> _EXERCISE INSTRUCTIONS_:
Copy down all of the data underneath, exactly as shown.

> _DATA BLOCK_:
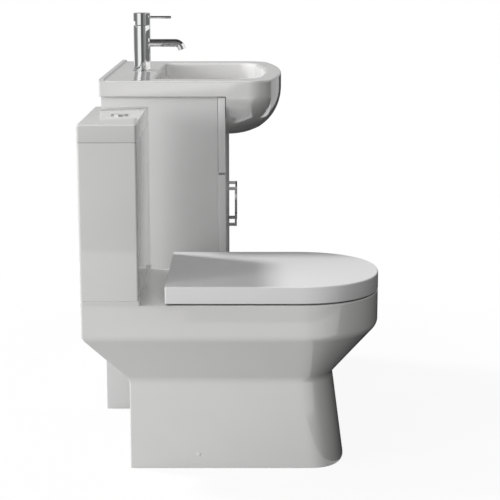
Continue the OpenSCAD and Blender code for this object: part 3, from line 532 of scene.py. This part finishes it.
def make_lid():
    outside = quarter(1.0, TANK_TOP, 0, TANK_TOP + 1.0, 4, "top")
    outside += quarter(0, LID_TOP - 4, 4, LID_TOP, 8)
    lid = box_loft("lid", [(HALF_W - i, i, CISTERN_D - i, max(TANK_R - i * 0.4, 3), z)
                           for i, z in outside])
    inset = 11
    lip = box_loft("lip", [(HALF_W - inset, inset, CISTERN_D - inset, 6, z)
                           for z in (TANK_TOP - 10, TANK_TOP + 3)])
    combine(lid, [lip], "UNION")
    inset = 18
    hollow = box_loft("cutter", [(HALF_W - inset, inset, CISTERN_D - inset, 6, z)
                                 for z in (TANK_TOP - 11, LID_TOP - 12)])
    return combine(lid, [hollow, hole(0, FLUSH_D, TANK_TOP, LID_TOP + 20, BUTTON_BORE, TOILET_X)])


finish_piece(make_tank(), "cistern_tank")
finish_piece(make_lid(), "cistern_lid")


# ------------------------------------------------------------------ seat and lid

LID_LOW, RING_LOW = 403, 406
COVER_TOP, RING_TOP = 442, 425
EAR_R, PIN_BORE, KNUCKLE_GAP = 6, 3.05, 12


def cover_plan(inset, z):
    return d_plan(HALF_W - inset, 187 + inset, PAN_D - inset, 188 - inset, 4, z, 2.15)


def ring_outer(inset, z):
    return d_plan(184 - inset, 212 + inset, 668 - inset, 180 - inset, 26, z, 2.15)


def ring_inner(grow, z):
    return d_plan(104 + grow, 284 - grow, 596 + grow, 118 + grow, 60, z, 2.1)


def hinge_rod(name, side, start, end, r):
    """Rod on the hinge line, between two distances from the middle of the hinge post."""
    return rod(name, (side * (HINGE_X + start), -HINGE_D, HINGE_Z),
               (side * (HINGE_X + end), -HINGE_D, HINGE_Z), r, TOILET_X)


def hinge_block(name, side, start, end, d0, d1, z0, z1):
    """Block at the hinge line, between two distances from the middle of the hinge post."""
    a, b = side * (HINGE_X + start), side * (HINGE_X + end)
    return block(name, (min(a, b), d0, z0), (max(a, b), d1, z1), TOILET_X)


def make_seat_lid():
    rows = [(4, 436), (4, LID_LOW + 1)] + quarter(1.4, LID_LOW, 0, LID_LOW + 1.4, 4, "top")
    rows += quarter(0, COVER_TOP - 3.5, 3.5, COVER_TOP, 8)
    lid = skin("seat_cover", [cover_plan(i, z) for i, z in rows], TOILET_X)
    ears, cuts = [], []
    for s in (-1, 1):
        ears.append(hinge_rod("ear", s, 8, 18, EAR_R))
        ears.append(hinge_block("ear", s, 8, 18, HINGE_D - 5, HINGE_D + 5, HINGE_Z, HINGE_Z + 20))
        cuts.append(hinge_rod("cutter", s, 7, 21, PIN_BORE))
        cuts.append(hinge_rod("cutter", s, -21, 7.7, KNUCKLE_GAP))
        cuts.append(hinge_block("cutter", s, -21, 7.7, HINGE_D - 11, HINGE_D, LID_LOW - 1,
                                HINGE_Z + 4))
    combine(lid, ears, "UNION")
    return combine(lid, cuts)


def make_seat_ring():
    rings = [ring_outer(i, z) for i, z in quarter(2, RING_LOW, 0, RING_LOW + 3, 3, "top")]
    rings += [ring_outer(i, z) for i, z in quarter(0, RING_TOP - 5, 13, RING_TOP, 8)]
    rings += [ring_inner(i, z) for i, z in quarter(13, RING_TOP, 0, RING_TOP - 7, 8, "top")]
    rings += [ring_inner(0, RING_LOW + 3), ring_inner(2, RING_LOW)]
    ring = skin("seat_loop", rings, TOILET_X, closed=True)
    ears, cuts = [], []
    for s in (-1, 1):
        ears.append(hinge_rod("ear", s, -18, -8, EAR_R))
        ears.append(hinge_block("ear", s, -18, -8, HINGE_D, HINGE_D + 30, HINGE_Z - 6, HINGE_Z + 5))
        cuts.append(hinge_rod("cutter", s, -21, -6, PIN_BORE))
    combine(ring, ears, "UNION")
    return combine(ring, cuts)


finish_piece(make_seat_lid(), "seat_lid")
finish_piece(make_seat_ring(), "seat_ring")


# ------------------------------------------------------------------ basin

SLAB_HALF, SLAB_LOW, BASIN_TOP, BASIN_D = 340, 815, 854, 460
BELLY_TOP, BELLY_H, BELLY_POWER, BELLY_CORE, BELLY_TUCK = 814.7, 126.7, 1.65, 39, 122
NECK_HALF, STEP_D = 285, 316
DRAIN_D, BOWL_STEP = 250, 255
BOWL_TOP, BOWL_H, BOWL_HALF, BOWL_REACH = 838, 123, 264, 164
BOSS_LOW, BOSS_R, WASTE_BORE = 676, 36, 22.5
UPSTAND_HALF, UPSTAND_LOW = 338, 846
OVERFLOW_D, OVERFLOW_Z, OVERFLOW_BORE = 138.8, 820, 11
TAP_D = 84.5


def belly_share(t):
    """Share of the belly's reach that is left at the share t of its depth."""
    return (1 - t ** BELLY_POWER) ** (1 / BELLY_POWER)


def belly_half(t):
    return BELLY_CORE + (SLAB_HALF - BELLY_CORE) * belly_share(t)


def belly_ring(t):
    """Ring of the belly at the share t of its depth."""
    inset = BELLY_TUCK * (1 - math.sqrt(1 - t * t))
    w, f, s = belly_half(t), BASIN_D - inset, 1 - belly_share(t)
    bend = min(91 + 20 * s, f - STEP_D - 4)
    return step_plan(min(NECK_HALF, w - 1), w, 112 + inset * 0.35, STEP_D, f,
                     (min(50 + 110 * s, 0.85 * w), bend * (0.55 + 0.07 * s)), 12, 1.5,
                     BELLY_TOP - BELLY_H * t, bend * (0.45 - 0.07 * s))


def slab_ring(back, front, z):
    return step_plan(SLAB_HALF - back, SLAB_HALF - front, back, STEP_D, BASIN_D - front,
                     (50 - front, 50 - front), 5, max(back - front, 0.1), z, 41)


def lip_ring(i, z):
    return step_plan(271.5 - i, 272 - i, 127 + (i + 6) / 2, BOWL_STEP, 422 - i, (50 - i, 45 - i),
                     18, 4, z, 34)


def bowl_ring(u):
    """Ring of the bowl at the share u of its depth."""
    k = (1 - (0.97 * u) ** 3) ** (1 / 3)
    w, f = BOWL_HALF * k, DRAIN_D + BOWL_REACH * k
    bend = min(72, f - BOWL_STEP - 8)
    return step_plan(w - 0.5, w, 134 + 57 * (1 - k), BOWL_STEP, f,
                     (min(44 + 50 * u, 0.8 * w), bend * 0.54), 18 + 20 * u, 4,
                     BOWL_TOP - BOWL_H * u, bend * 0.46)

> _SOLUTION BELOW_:
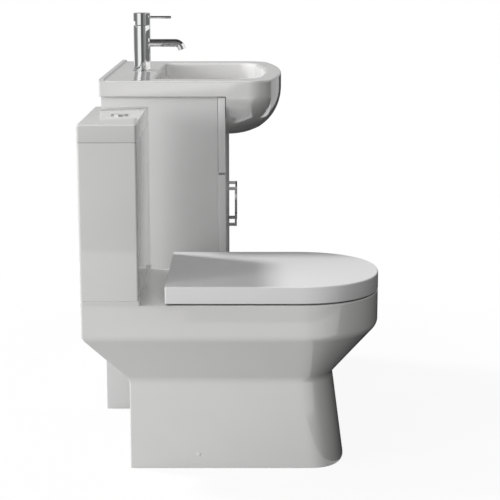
Continue the OpenSCAD and Blender code for this object: part 3, from line 532 of scene.py. This part finishes it.
def make_lid():
    outside = quarter(1.0, TANK_TOP, 0, TANK_TOP + 1.0, 4, "top")
    outside += quarter(0, LID_TOP - 4, 4, LID_TOP, 8)
    lid = box_loft("lid", [(HALF_W - i, i, CISTERN_D - i, max(TANK_R - i * 0.4, 3), z)
                           for i, z in outside])
    inset = 11
    lip = box_loft("lip", [(HALF_W - inset, inset, CISTERN_D - inset, 6, z)
                           for z in (TANK_TOP - 10, TANK_TOP + 3)])
    combine(lid, [lip], "UNION")
    inset = 18
    hollow = box_loft("cutter", [(HALF_W - inset, inset, CISTERN_D - inset, 6, z)
                                 for z in (TANK_TOP - 11, LID_TOP - 12)])
    return combine(lid, [hollow, hole(0, FLUSH_D, TANK_TOP, LID_TOP + 20, BUTTON_BORE, TOILET_X)])


finish_piece(make_tank(), "cistern_tank")
finish_piece(make_lid(), "cistern_lid")


# ------------------------------------------------------------------ seat and lid

LID_LOW, RING_LOW = 403, 406
COVER_TOP, RING_TOP = 442, 425
EAR_R, PIN_BORE, KNUCKLE_GAP = 6, 3.05, 12


def cover_plan(inset, z):
    return d_plan(HALF_W - inset, 187 + inset, PAN_D - inset, 188 - inset, 4, z, 2.15)


def ring_outer(inset, z):
    return d_plan(184 - inset, 212 + inset, 668 - inset, 180 - inset, 26, z, 2.15)


def ring_inner(grow, z):
    return d_plan(104 + grow, 284 - grow, 596 + grow, 118 + grow, 60, z, 2.1)


def hinge_rod(name, side, start, end, r):
    """Rod on the hinge line, between two distances from the middle of the hinge post."""
    return rod(name, (side * (HINGE_X + start), -HINGE_D, HINGE_Z),
               (side * (HINGE_X + end), -HINGE_D, HINGE_Z), r, TOILET_X)


def hinge_block(name, side, start, end, d0, d1, z0, z1):
    """Block at the hinge line, between two distances from the middle of the hinge post."""
    a, b = side * (HINGE_X + start), side * (HINGE_X + end)
    return block(name, (min(a, b), d0, z0), (max(a, b), d1, z1), TOILET_X)


def make_seat_lid():
    rows = [(4, 436), (4, LID_LOW + 1)] + quarter(1.4, LID_LOW, 0, LID_LOW + 1.4, 4, "top")
    rows += quarter(0, COVER_TOP - 3.5, 3.5, COVER_TOP, 8)
    lid = skin("seat_cover", [cover_plan(i, z) for i, z in rows], TOILET_X)
    ears, cuts = [], []
    for s in (-1, 1):
        ears.append(hinge_rod("ear", s, 8, 18, EAR_R))
        ears.append(hinge_block("ear", s, 8, 18, HINGE_D - 5, HINGE_D + 5, HINGE_Z, HINGE_Z + 20))
        cuts.append(hinge_rod("cutter", s, 7, 21, PIN_BORE))
        cuts.append(hinge_rod("cutter", s, -21, 7.7, KNUCKLE_GAP))
        cuts.append(hinge_block("cutter", s, -21, 7.7, HINGE_D - 11, HINGE_D, LID_LOW - 1,
                                HINGE_Z + 4))
    combine(lid, ears, "UNION")
    return combine(lid, cuts)


def make_seat_ring():
    rings = [ring_outer(i, z) for i, z in quarter(2, RING_LOW, 0, RING_LOW + 3, 3, "top")]
    rings += [ring_outer(i, z) for i, z in quarter(0, RING_TOP - 5, 13, RING_TOP, 8)]
    rings += [ring_inner(i, z) for i, z in quarter(13, RING_TOP, 0, RING_TOP - 7, 8, "top")]
    rings += [ring_inner(0, RING_LOW + 3), ring_inner(2, RING_LOW)]
    ring = skin("seat_loop", rings, TOILET_X, closed=True)
    ears, cuts = [], []
    for s in (-1, 1):
        ears.append(hinge_rod("ear", s, -18, -8, EAR_R))
        ears.append(hinge_block("ear", s, -18, -8, HINGE_D, HINGE_D + 30, HINGE_Z - 6, HINGE_Z + 5))
        cuts.append(hinge_rod("cutter", s, -21, -6, PIN_BORE))
    combine(ring, ears, "UNION")
    return combine(ring, cuts)


finish_piece(make_seat_lid(), "seat_lid")
finish_piece(make_seat_ring(), "seat_ring")


# ------------------------------------------------------------------ basin

SLAB_HALF, SLAB_LOW, BASIN_TOP, BASIN_D = 340, 815, 854, 460
BELLY_TOP, BELLY_H, BELLY_POWER, BELLY_CORE, BELLY_TUCK = 814.7, 126.7, 1.65, 39, 122
NECK_HALF, STEP_D = 285, 316
DRAIN_D, BOWL_STEP = 250, 255
BOWL_TOP, BOWL_H, BOWL_HALF, BOWL_REACH = 838, 123, 264, 164
BOSS_LOW, BOSS_R, WASTE_BORE = 676, 36, 22.5
UPSTAND_HALF, UPSTAND_LOW = 338, 846
OVERFLOW_D, OVERFLOW_Z, OVERFLOW_BORE = 138.8, 820, 11
TAP_D = 84.5


def belly_share(t):
    """Share of the belly's reach that is left at the share t of its depth."""
    return (1 - t ** BELLY_POWER) ** (1 / BELLY_POWER)


def belly_half(t):
    return BELLY_CORE + (SLAB_HALF - BELLY_CORE) * belly_share(t)


def belly_ring(t):
    """Ring of the belly at the share t of its depth."""
    inset = BELLY_TUCK * (1 - math.sqrt(1 - t * t))
    w, f, s = belly_half(t), BASIN_D - inset, 1 - belly_share(t)
    bend = min(91 + 20 * s, f - STEP_D - 4)
    return step_plan(min(NECK_HALF, w - 1), w, 112 + inset * 0.35, STEP_D, f,
                     (min(50 + 110 * s, 0.85 * w), bend * (0.55 + 0.07 * s)), 12, 1.5,
                     BELLY_TOP - BELLY_H * t, bend * (0.45 - 0.07 * s))


def slab_ring(back, front, z):
    return step_plan(SLAB_HALF - back, SLAB_HALF - front, back, STEP_D, BASIN_D - front,
                     (50 - front, 50 - front), 5, max(back - front, 0.1), z, 41)


def lip_ring(i, z):
    return step_plan(271.5 - i, 272 - i, 127 + (i + 6) / 2, BOWL_STEP, 422 - i, (50 - i, 45 - i),
                     18, 4, z, 34)


def bowl_ring(u):
    """Ring of the bowl at the share u of its depth."""
    k = (1 - (0.97 * u) ** 3) ** (1 / 3)
    w, f = BOWL_HALF * k, DRAIN_D + BOWL_REACH * k
    bend = min(72, f - BOWL_STEP - 8)
    return step_plan(w - 0.5, w, 134 + 57 * (1 - k), BOWL_STEP, f,
                     (min(44 + 50 * u, 0.8 * w), bend * 0.54), 18 + 20 * u, 4,
                     BOWL_TOP - BOWL_H * u, bend * 0.46)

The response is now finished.